### Data supplied
▼

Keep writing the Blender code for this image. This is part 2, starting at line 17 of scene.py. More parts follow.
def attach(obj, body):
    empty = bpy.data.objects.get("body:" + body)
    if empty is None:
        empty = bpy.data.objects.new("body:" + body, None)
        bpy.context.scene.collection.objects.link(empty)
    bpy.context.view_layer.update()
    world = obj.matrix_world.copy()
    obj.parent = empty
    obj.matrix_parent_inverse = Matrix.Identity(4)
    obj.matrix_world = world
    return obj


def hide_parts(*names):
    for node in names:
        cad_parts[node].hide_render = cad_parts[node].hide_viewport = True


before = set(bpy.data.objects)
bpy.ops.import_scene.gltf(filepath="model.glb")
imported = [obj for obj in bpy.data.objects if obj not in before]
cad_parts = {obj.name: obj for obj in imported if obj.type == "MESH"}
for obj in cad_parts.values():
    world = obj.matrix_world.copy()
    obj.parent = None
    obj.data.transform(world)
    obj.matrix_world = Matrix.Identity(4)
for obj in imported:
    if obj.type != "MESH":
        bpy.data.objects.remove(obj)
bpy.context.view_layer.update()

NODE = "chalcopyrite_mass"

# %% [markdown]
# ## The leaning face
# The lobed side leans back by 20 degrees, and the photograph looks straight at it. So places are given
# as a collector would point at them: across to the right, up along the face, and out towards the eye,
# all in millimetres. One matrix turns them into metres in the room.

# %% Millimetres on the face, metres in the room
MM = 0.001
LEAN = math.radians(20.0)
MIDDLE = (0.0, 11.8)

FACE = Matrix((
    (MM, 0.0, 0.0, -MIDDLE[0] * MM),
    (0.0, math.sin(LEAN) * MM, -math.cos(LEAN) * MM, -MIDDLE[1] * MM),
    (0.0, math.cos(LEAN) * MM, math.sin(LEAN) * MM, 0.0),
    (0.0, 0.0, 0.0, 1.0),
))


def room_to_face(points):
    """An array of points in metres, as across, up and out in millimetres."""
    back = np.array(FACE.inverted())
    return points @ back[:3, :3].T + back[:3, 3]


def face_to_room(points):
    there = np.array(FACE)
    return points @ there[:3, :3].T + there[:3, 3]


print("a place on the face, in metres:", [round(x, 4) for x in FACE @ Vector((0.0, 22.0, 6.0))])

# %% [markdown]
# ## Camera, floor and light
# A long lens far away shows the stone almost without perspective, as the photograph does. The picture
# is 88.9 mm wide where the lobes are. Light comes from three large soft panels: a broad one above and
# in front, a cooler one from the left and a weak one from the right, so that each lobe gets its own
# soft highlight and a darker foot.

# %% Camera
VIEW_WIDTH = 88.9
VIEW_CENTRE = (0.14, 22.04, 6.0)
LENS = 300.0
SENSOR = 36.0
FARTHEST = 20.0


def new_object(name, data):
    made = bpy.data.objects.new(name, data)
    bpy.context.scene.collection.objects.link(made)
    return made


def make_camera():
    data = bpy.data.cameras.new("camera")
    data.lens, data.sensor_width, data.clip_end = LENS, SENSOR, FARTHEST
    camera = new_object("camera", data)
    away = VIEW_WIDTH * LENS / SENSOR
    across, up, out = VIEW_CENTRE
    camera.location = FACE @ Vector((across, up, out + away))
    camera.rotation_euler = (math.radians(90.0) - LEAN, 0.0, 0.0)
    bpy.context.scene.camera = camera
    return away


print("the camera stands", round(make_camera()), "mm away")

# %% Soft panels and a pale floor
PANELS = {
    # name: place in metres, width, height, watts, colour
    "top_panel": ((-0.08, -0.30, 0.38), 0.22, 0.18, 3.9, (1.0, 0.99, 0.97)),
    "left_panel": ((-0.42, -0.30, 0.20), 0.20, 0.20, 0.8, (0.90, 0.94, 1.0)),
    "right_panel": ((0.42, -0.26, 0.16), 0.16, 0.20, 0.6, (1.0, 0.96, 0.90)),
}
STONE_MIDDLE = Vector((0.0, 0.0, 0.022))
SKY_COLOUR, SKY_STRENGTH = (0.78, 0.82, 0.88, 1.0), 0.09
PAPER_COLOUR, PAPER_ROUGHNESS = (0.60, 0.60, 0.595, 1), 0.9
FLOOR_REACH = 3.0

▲
▼

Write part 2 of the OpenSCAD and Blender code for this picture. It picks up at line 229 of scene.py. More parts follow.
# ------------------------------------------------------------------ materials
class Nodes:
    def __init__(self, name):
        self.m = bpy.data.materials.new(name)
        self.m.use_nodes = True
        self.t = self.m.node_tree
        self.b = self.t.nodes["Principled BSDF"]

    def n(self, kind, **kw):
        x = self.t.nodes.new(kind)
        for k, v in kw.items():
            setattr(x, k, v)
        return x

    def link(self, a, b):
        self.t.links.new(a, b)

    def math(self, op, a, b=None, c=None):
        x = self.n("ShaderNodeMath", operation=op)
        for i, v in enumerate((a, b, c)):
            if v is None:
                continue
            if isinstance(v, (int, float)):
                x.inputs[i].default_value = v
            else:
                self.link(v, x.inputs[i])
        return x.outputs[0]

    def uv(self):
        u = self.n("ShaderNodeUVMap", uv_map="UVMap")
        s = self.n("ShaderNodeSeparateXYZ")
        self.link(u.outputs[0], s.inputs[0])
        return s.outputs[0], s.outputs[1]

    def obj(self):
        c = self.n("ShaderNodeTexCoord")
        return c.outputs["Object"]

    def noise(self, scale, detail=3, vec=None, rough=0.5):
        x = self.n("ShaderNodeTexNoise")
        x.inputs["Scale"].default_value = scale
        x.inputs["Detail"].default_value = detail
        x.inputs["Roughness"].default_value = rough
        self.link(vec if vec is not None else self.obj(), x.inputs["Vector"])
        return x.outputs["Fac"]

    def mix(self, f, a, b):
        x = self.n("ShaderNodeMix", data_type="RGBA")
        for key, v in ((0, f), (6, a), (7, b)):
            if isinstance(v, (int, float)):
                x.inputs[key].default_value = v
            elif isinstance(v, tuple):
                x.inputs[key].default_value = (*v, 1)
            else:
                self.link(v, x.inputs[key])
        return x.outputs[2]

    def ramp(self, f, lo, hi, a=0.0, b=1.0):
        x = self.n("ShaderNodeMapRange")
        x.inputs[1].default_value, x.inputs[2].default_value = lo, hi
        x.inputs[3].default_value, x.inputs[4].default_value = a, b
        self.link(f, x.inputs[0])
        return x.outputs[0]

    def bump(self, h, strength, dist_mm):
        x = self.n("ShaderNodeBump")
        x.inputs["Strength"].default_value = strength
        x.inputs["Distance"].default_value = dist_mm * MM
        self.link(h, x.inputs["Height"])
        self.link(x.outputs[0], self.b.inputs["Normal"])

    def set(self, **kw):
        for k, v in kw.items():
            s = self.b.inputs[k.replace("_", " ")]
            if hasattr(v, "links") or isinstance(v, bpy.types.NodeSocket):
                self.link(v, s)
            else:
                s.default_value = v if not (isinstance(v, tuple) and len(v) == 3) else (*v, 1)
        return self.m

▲

### Task brief
Return nothing but the lines running from the line with "obj.matrix_parent_inverse = Matrix.Identity(4)" through the line with "# all in millimetres.", exactly as they appear.

### Solved problem
    obj.matrix_parent_inverse = Matrix.Identity(4)
    obj.matrix_world = world
    return obj


def hide_parts(*names):
    for node in names:
        cad_parts[node].hide_render = cad_parts[node].hide_viewport = True


before = set(bpy.data.objects)
bpy.ops.import_scene.gltf(filepath="model.glb")
imported = [obj for obj in bpy.data.objects if obj not in before]
cad_parts = {obj.name: obj for obj in imported if obj.type == "MESH"}
for obj in cad_parts.values():
    world = obj.matrix_world.copy()
    obj.parent = None
    obj.data.transform(world)
    obj.matrix_world = Matrix.Identity(4)
for obj in imported:
    if obj.type != "MESH":
        bpy.data.objects.remove(obj)
bpy.context.view_layer.update()

NODE = "chalcopyrite_mass"

# %% [markdown]
# ## The leaning face
# The lobed side leans back by 20 degrees, and the photograph looks straight at it. So places are given
# as a collector would point at them: across to the right, up along the face, and out towards the eye,
# all in millimetres. One matrix turns them into metres in the room.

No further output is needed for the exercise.